According to Marketo, organizations that excel at lead nurturing generate 50% more sales-ready leads at a 33% lower cost.

When the system is not cleaned up, organizations end up wasting their valuable time connecting with the wrong buyer or sending misaligned communications because the CRM served up foggy data about the lead.

 2. Better customer segmentation

The segmentation of customers through targeted campaigns is not new. But, even so, it can still be tricky, especially if your data isn’t up-to-date or correct.

In fact, poor data quality can render your segmentation efforts useless if a customer is accidentally misidentified and receives the wrong campaign as a result. This misalignment can result in the inability to effectively monitor the trends in the data and relate it to the failure or success of the campaign.

3. Giving demand generation its best chance

Knowing more and more about your customers and their buying behavior means you can more intelligently create demand for your products or services.

It is easy to see how everyone in the company benefits from these insights:

The marketing team creates and tailors campaign messaging as well as the best time to send it.

  • The product team learns what products are favored and sets pricing strategies that encourage and trigger customers to take action.
  • The management team makes more accurate sales forecasts.
  • The sales team focuses on offering the best, most timely solutions.
  • It is also easy to understand how these strategies, campaigns, and forecasting can be off-target if the data you’re working with to generate these insights is not correct.

According to an IBM report, bad data accounts for trillions of dollars spent annually by U.S. companies. And its impact can have a domino effect on not just marketing, but many business decisions.

Where should you start with prioritizing data quality?

Accumulating data in your CRM shouldn’t be your primary focus.

Instead, focus more on the successful implementation of a long-standing data quality program that easily aligns your business strategy with your marketing execution. One of the best places to start on your data quality journey is by doing an audit to completely understand how much cleaning is needed.

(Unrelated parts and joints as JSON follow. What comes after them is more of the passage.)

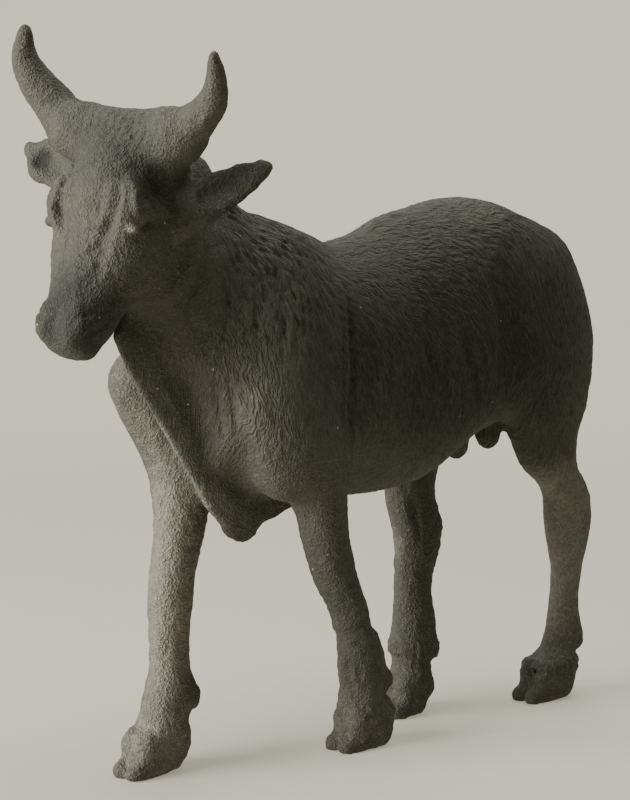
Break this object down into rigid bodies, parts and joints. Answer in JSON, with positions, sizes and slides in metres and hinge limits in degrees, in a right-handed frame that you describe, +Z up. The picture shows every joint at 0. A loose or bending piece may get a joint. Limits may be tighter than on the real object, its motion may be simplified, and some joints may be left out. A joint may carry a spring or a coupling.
{
  "type": "bull figure",
  "caption": "Cast bronze figure of a walking bull with short curved horns, head turned a little to its left, dark corroded surface, standing on its own hooves.",
  "frame": {"origin": "centre of the bounding box's footprint, on the plane of the hoof soles", "axes": "-Y the way the bull walks, +X its left side, +Z up"},
  "size_m": [0.1522, 0.3746, 0.3807],
  "materials": {
    "bronze": "dark olive-brown to black corroded bronze patina, matt and finely granular, with greyer worn ridges"
  },
  "bodies": {
    "root": {"bull": "bronze"}
  },
  "joints": []
}
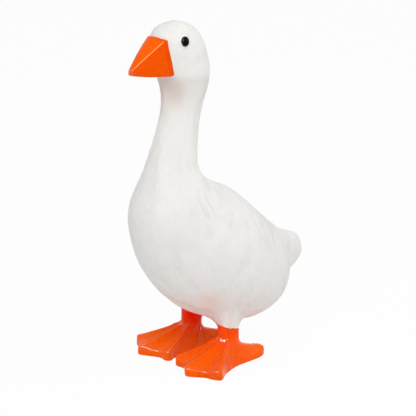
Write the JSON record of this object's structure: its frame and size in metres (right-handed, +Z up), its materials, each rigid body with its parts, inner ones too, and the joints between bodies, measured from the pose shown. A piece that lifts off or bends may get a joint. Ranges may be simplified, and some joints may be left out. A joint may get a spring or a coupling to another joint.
{
  "type": "goose figurine",
  "caption": "Standing goose ornament with a long neck, a faceted beak, a rounded body and flat webbed feet, and small bead eyes.",
  "frame": {"origin": "on the floor, under the centre of the figure's bounding box", "axes": "+Z up, the goose faces -Y, its left side is +X"},
  "size_m": [0.1774, 0.2628, 0.4329],
  "materials": {
    "white_paint": "satin",
    "orange_enamel": "gloss",
    "black_bead": "gloss"
  },
  "bodies": {
    "root": {"goose": "white_paint", "eye_left": "black_bead", "eye_right": "black_bead"}
  },
  "joints": []
}
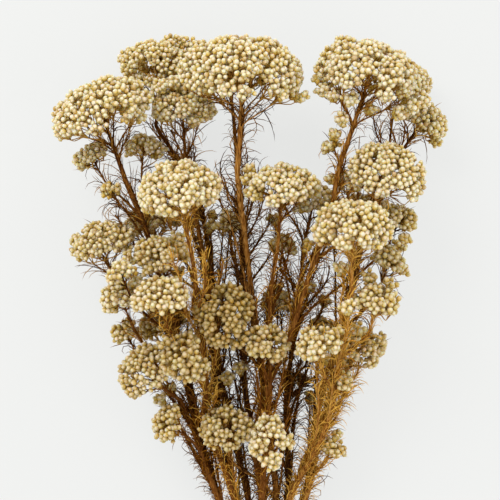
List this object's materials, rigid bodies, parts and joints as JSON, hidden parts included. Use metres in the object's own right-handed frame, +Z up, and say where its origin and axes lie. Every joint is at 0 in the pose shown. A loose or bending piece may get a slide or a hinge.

At validity, we provide email and duplicate scan to help perform that audit. And there are several 3rd party tools available as well. As the core goal is to boost the native functionality of your CRM and help you implement and establish a data quality process.

In the end, it will put you one more step closer to being not only a data-driven company but also as a highly competitive one.

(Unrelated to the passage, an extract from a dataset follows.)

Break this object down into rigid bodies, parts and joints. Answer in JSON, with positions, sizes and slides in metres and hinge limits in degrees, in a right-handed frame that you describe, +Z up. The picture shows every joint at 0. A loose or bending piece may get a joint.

While 2018 turned out to be a great year for CRM as organizations realized the full extent of and functionalities and paved the way for automation, artificial intelligence (AI), and Internet of Things (IoT).Meanwhile, big data cemented its place as the source of all good things when it comes down to the customers but things took a turn for the worse when the world caught up with lackluster security protocols in the virtual ecosystem. So, from here thing only go uphill, because CRM is a household name and everyone wants a piece of this cake.

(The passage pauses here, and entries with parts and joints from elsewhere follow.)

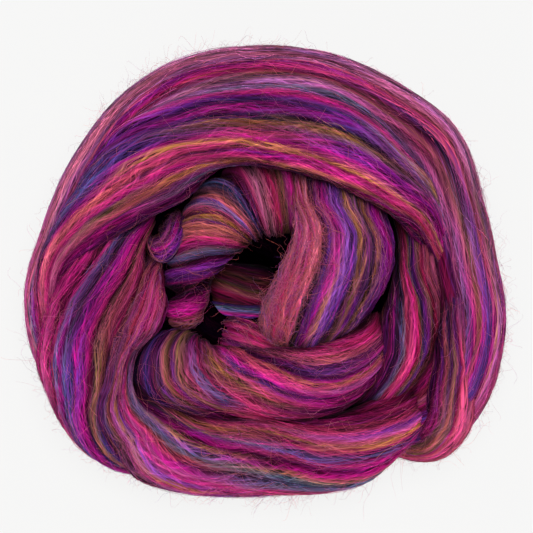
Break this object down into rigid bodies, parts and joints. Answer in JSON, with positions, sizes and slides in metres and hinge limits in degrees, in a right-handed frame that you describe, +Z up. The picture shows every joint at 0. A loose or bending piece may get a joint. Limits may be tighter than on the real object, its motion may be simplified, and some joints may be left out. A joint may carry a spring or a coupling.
{
  "type": "wool roving nest",
  "caption": "Loose rope of combed wool fibre wound into a round nest, with broad overlapping turns, a hollow in the middle and a flat underside.",
  "frame": {"origin": "centre of the nest's footprint, on the surface that it rests on", "axes": "+Z up; the broad turn that lies highest passes round the +Y side, and the open end of its crescent faces -Y; +X to the right as seen from above"},
  "size_m": [0.1992, 0.1873, 0.0892],
  "materials": {
    "wool": "matte, loose combed fibre in blended stripes"
  },
  "bodies": {
    "root": {"roving_nest": "wool"}
  },
  "joints": []
}
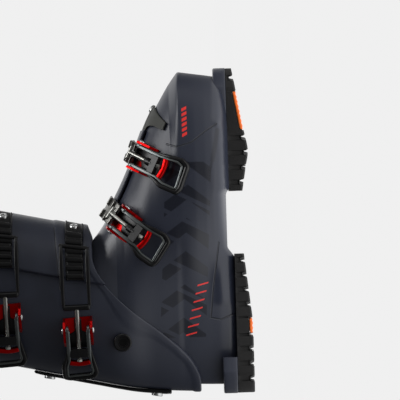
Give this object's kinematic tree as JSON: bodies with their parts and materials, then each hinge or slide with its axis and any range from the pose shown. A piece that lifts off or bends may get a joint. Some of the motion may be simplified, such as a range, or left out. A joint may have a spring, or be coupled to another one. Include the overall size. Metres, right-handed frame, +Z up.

Let’s discuss some of the top CRM trends to look out for in 2019;

CRM Goes Mainstream

The CRM industry is truly evolving beyond its reach and 2018 has already shown how the mainstream industry has caught on with it. And now, more and more organizations look for a CRM solution early on their existence.

The multitude of benefits in terms of customer retention, acquisition, and management are the hallmarks that make CRM a must-have software solution. Salesforce and SugerCRM still hold the top spots when it comes to the best but expect to see even more CRM vendors to sprout in 2019, providing mid-scale or basic services at cheaper rates to target the SMEs. However, a word of caution; the rise of privacy regulation and the GDPR regarding data is quite serious stuff, so choose a CRM vendor that guarantees data privacy. The two big vendors in the CRM industry, Salesforce, and SugerCRM, are both GDPR ready.

 Artificial Intelligence and Marketing Automation Take Center Stage

The year 2018 paved the way, 2019 has and is still cementing their footing! AI is really here and the amazing benefits if offers to organizations globally mean that it’s not going away any time soon. CRM with AI makes for a very interesting combination that brings proactiveness and order to customer management and support. Expect organizations around the world to leverage AI in the areas beyond customer support in 2019 to achieve a competitive edge. Spam filters, voice-to-text functionalities, smart searches, sales forecasting, and sentimental analysis are all the areas can do a lot more with AI. For starters, take a look at how Amazon Alexa has revolutionized AI.

As for the other half of the sales cycle, expect the marketing automation to secure a solid footing in the majority of the operations and tasks. Organizations can grow their marketing to new heights as the bulk work gets automated; expect cutting edge solutions and competition in n2019.

Mobile CRM Takes Over!

Mobile CRM offers its users the core CRM functionalities on the go and also brings an entirely new range of possibilities. The year 2018 saw Mobile CRM breakthrough for sales teams. And with the CRM functionalities on their phone, the sales teams improved their productivity by closing more deals and managing their clients on the go. Also, being constantly connected to the CRM, your sales representative are always just a touch away from your clients. And certain CRM integrations can add to the diverse functionality of Mobile CRM and improved data quality. On the other hand, Mobile CRM ensured new data into the database in real-time and increased CRM adoption rates with its multi-device adaptability.

Deep Personalization

In 2019, organizations started to dig deeper into years of customer data to personalize experiences for their customers. And the top rule to retain customers is making them feel valued. So, if you as a company can target your customer’s needs prior to the customer himself, you’ve hit gold. Years of data in CRM can be used to do exactly that. Meanwhile, the world is moving into a territory where the customer experience will evolve to become the core differentiator, and deep personalization is the quickest way to it. Leverage your customer data to better understand your customers, identify their needs, preferences, wants, and then personalize the experience with the help of AI to make them feel valued.

Conclusion!

Things may take a different route but they will still have many strings attached to the core differentiators that we mentioned in this article. The world of technology is highly volatile and it takes very little to change the course of things; who saw GDPR coming into effect in 2018? Nonetheless, the focus on automation, AI, and data are where we see the CRM industry heading, but then again, who’s to say they’re not there already.